● **Job**: Using the material below, print the line that contains "Continue the three.js", the line that contains "place, nature, *spots)", and every line in between, exactly and nothing else.
### Data rows
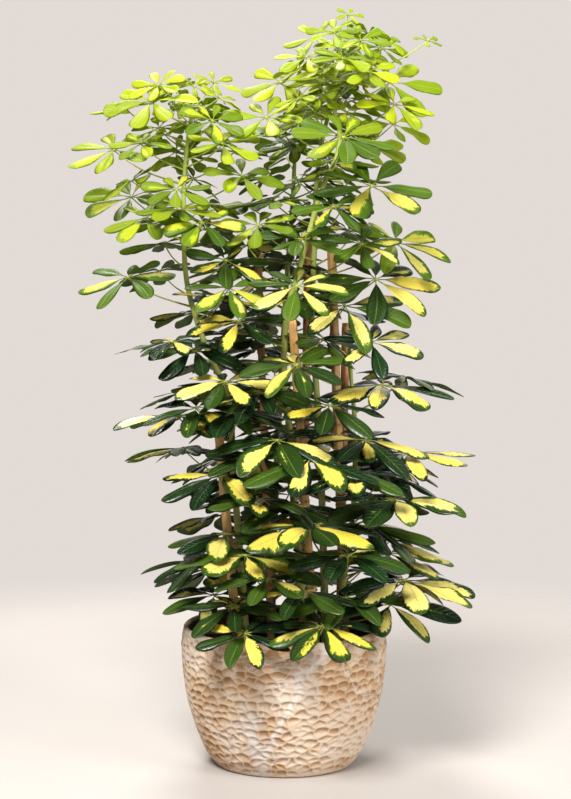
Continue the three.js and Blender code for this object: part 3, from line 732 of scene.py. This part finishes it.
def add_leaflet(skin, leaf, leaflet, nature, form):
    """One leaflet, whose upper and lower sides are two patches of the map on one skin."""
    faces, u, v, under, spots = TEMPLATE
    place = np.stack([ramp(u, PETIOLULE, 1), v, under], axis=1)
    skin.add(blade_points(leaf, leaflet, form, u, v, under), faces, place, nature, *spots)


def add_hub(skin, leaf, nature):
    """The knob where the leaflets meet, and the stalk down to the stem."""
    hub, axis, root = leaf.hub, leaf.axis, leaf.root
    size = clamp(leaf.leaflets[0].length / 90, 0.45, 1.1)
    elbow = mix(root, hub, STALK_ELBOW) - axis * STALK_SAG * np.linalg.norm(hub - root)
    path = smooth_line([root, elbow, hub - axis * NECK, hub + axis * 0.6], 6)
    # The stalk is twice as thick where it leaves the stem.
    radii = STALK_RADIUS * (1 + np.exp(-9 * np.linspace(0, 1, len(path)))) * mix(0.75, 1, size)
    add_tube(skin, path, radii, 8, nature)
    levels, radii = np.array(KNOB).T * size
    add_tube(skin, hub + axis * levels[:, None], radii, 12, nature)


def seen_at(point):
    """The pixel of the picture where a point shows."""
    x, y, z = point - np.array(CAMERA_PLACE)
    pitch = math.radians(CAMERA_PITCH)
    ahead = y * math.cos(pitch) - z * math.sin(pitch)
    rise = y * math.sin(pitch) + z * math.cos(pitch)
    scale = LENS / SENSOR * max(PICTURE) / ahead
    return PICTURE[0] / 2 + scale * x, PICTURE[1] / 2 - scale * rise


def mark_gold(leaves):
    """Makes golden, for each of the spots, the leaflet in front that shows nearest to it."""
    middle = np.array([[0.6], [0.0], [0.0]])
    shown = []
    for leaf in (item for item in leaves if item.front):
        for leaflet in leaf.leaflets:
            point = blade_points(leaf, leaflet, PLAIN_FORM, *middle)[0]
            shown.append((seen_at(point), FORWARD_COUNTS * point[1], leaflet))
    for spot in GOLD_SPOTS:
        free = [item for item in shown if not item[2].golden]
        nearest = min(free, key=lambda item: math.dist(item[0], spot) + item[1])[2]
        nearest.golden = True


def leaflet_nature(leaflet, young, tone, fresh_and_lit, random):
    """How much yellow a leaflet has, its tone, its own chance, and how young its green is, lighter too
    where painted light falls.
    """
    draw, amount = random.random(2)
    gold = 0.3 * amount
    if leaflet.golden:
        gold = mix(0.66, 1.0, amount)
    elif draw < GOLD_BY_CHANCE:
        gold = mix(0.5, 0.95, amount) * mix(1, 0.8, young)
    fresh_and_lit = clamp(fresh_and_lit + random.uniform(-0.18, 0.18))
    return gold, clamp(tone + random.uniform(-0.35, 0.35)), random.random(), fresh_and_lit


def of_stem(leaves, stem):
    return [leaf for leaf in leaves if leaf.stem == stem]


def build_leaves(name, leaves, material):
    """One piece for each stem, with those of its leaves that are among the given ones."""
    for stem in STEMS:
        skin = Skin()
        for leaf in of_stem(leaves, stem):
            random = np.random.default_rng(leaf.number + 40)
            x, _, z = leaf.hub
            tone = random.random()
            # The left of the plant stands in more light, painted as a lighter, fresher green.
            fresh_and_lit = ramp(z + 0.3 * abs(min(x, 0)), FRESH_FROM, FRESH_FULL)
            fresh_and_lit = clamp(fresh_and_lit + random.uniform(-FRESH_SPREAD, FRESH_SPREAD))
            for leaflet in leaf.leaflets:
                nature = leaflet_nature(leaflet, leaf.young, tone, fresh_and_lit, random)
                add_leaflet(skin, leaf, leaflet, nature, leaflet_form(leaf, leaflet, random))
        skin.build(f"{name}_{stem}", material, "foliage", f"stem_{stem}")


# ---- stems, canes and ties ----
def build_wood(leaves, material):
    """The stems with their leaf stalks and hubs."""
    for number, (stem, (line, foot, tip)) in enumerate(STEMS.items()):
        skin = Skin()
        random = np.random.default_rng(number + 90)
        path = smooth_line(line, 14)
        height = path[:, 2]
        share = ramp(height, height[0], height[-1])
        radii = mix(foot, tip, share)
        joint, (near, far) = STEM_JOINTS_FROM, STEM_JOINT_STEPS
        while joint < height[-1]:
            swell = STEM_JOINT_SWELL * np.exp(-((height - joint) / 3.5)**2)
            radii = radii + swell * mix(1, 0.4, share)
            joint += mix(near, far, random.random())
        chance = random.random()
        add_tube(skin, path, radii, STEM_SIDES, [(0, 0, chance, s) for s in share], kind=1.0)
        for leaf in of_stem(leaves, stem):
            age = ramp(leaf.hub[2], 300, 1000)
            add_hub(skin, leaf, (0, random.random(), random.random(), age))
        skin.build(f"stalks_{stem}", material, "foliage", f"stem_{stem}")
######
### Data rows
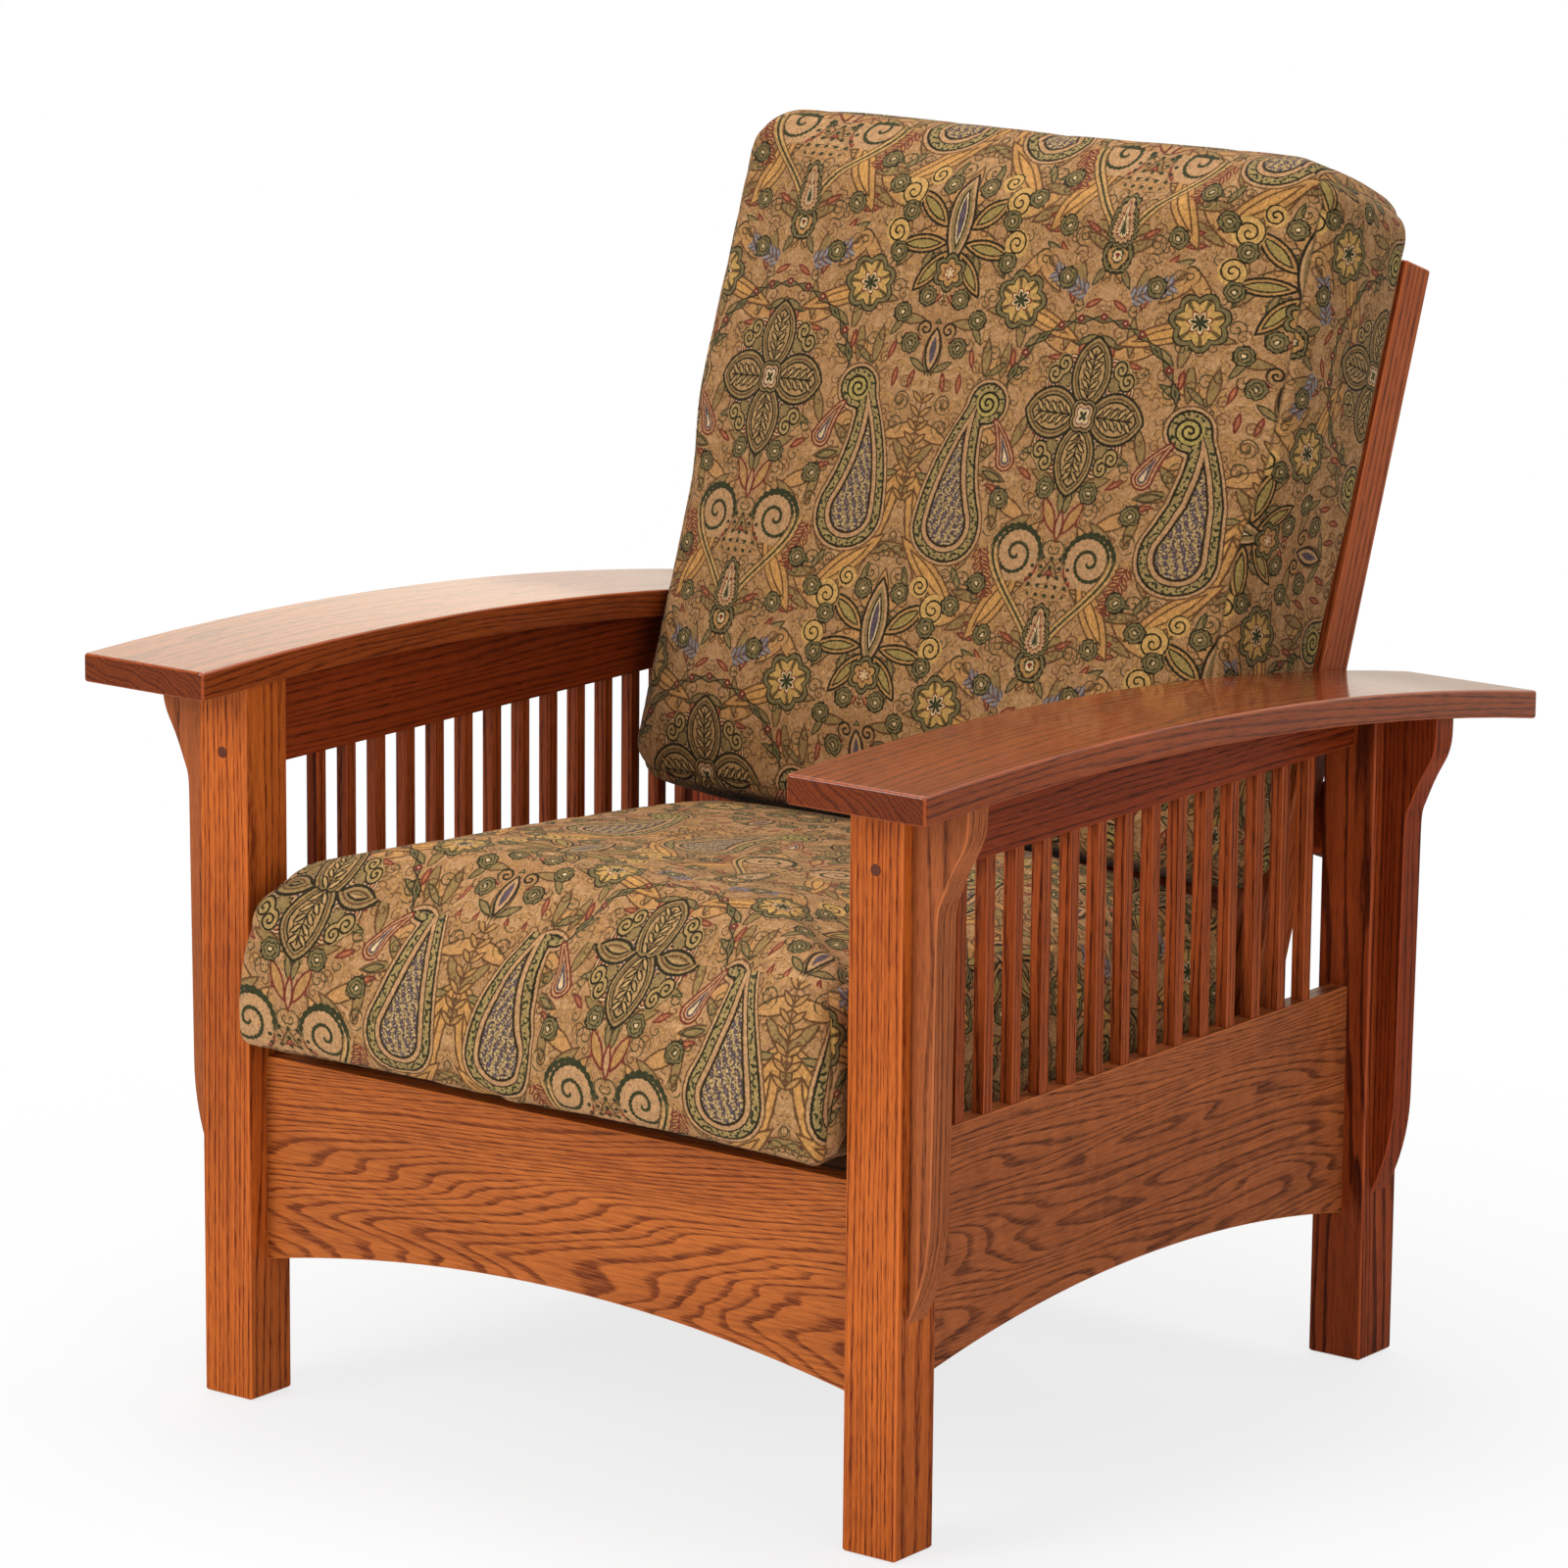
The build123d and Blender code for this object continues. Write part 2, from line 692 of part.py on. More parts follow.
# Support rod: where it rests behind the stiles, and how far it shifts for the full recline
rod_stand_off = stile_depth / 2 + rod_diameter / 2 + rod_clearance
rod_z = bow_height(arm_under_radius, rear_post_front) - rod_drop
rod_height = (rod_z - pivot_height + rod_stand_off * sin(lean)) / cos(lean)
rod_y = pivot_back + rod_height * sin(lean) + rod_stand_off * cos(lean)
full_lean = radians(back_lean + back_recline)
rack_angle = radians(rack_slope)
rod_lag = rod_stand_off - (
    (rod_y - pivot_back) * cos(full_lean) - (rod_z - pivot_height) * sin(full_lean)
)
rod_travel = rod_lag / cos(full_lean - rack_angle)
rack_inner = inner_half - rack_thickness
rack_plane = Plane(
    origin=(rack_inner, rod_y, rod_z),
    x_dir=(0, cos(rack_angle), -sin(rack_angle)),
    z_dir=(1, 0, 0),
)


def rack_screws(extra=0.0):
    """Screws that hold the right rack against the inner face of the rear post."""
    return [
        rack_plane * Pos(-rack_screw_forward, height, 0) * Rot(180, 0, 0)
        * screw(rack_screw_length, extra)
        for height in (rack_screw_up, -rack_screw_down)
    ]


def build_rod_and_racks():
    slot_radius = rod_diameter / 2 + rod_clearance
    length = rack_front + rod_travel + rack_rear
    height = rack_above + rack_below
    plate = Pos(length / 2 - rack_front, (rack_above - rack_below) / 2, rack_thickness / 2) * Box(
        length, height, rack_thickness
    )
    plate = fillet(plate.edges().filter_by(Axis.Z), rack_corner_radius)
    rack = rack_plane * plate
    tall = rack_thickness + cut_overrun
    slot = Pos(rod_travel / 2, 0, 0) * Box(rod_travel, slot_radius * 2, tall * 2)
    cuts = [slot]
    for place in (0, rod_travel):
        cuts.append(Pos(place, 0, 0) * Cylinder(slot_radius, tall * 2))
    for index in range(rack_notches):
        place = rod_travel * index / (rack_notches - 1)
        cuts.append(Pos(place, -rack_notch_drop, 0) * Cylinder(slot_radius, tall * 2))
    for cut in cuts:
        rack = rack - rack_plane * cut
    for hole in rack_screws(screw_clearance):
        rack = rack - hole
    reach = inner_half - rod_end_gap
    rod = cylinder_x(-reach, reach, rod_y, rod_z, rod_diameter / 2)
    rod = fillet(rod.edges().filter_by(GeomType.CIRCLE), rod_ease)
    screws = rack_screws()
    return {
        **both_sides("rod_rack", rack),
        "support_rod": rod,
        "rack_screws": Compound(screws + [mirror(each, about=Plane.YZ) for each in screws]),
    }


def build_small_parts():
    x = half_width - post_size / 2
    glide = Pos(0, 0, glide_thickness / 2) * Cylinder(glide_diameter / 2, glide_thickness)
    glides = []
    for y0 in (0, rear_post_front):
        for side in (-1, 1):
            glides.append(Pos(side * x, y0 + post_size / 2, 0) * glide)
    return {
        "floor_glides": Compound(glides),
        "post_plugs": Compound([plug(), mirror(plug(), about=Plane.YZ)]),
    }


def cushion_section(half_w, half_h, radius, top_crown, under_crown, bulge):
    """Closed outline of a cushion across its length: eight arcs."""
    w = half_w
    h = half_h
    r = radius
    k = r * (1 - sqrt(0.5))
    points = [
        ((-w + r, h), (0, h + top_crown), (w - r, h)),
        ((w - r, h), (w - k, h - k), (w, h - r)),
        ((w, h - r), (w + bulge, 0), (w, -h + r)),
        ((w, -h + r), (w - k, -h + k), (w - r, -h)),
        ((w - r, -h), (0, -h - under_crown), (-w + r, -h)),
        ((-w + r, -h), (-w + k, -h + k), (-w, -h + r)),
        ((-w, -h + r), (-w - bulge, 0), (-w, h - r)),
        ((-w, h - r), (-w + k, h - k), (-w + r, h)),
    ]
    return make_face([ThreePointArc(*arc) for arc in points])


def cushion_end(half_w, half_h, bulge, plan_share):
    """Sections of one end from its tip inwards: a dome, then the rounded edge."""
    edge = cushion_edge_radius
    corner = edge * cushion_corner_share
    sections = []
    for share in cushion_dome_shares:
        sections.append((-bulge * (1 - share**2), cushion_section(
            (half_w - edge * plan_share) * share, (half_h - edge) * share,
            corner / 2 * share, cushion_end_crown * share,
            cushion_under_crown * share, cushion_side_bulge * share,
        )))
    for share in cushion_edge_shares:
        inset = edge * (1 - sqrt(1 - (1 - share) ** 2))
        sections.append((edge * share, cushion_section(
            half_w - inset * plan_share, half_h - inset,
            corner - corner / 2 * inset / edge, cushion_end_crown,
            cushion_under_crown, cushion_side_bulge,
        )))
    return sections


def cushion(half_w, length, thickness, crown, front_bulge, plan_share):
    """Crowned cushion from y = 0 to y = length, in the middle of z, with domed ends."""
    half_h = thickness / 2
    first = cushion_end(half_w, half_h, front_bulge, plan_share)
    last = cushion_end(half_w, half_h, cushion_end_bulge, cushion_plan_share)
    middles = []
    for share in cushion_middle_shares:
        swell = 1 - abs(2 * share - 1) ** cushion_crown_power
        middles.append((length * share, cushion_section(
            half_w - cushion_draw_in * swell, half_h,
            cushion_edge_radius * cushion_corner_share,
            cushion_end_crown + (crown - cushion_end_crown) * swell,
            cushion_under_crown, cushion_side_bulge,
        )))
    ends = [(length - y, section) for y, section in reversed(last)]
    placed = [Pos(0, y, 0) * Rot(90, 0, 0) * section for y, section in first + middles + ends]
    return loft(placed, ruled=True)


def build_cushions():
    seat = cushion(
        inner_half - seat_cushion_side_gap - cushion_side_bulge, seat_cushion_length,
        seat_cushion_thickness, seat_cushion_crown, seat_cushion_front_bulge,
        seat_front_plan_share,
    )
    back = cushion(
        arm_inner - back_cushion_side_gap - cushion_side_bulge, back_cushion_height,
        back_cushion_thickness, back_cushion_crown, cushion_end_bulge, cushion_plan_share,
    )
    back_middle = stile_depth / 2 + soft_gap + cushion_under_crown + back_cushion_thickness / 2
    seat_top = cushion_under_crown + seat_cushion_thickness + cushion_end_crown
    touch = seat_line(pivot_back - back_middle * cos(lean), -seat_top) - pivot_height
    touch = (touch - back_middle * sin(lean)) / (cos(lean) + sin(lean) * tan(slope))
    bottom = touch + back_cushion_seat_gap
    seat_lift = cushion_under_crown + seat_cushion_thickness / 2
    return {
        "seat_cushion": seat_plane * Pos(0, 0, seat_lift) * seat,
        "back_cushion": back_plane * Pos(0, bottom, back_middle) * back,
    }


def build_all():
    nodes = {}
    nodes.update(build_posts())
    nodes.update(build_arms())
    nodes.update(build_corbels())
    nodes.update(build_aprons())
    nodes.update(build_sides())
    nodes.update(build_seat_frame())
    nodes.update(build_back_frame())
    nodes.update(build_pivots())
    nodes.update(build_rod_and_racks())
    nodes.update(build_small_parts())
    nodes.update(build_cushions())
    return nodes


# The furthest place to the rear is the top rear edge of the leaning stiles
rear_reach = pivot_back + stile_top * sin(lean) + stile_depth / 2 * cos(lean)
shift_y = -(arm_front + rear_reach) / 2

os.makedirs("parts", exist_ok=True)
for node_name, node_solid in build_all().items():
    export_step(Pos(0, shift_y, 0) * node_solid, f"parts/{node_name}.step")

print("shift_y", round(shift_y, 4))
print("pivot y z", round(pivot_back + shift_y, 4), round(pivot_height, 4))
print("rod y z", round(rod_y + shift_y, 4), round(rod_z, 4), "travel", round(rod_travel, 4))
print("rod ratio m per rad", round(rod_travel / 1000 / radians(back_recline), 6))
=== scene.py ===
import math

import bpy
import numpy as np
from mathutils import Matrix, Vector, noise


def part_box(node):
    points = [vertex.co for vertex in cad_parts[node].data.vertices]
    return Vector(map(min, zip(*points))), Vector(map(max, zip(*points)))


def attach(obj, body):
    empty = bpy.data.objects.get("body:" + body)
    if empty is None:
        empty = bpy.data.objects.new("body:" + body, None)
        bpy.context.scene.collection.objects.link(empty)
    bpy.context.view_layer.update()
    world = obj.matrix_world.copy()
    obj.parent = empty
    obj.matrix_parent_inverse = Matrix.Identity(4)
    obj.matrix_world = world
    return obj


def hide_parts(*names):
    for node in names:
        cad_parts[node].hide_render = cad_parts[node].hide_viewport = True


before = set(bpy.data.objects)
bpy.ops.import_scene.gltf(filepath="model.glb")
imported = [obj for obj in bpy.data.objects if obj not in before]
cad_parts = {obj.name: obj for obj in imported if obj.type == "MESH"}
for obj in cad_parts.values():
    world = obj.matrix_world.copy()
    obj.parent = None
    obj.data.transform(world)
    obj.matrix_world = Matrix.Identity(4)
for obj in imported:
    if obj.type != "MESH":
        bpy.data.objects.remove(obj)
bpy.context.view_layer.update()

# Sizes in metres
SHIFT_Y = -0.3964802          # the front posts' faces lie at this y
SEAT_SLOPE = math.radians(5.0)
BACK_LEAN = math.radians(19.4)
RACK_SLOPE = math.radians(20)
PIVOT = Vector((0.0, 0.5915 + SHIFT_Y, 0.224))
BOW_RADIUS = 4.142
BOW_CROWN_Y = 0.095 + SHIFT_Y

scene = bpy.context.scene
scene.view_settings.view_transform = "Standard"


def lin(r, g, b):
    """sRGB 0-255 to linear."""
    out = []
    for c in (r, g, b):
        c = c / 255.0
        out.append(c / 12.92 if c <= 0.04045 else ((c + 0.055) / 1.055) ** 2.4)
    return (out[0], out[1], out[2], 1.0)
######
● **Output of the task**:
Continue the three.js and Blender code for this object: part 3, from line 732 of scene.py. This part finishes it.
def add_leaflet(skin, leaf, leaflet, nature, form):
    """One leaflet, whose upper and lower sides are two patches of the map on one skin."""
    faces, u, v, under, spots = TEMPLATE
    place = np.stack([ramp(u, PETIOLULE, 1), v, under], axis=1)
    skin.add(blade_points(leaf, leaflet, form, u, v, under), faces, place, nature, *spots)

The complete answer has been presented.